Prior to last season, I detailed the production of every wide receiver drafted in the last ten years by what round they were drafted in. Below are the same tables, but updated through the 2016 season. Because so many of these players are still active, the numbers are broken out on a per-game basis in an effort to normalize the results.

DRAFTED WIDE RECEIVERS
There were 322 WRs drafted from the years 2007 through 2016. These are the averages for all those players, by round:

Round WRs Drafted Age Career Catches/game Career Yards/game Career TD/game Career PPR/game 16 game PPR pace
upload_2017-4-12_21-40-13-png.19225

Note: This is for receiving only. There are no rushing, passing, or special teams points included, apologies to Tyreek Hill.

The major trends stay intact from last year’s chart, with first-round WRs being by far the youngest and most productive.

  • Generational outliers Brandon Marshall and Marques Colston both aged out of the 10-year window, and the averages for WRs drafted in the fourth and seventh rounds fell hard as a result.
  • Antonio Brown is still single-handedly inflating the sixth-round average to make it appear better than it otherwise would be.
As with a lot of what RotoViz does, these numbers are meant to contextualize probabilities and likelihoods.

The human brain causes us react to data like this with the counterpoint “but Stefon Diggs was a fifth round pick, so this information should be thrown out completely.” We have to train our brains to instead process the information along the lines of: “Diggs performance is an exception to the rule; draft capital is an extremely strong indicator of future success.”

After only two seasons in the league, Diggs already has the eighth-most receiving yards out of 38 WRs drafted in the fifth round over the last 10 years. He represents someone whose draft capital did not align with his pre-draft profile, or rookie season production, and thus identified as a possible outlier.

There is certainly value in being able to identify the exceptions to the rule, and numbers like Dominator Rating and Breakout Age can help point to guys whose draft capital appears too low.

That value has to be contextualized with the level of risk though. Overconfidence in your ability to beat the trends can be disastrous. Don’t overpay. For example, even if someone confidently identified Diggs as way under-drafted, the value is diminished by however much they overpaid for him in fantasy drafts.

There is also a propensity to identify a basket of players as under-drafted, and when Diggs hits, we scrub the rest of the players from our memory, and convince ourselves over time that we were far more prophetic than we really were.
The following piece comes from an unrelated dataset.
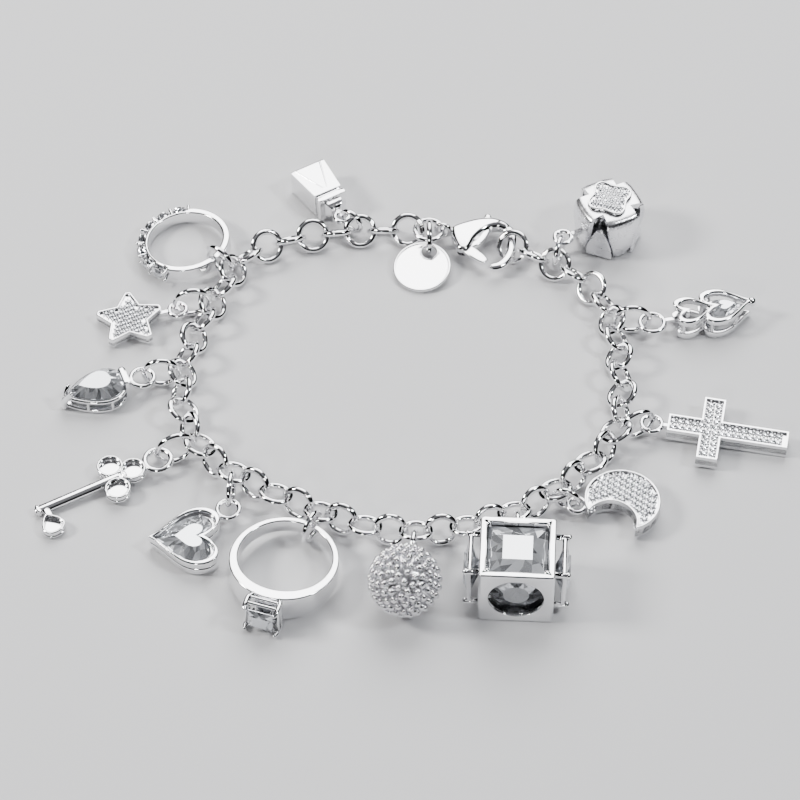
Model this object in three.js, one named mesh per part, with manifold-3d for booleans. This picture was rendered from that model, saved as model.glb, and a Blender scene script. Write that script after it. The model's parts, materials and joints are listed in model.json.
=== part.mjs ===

More than likely, we aggressively projected several lottery-ticket types and had just one hit, thus wasting our value (hitting on Diggs) by reaching on several others.

There will always be exceptions to a rule. Some people and methods are better at identifying who those exceptions will be, but it’s a very difficult and inexact science. Based on how difficult it is to be accurate, especially in a profitable way, the practice has rapidly diminishing returns.

If you play like I do, you don’t try to identify the exceptions; and, if you do, you don’t aggressively invest in those predictions. Instead, you follow the trends, and try to maintain a pragmatism that begets optimality.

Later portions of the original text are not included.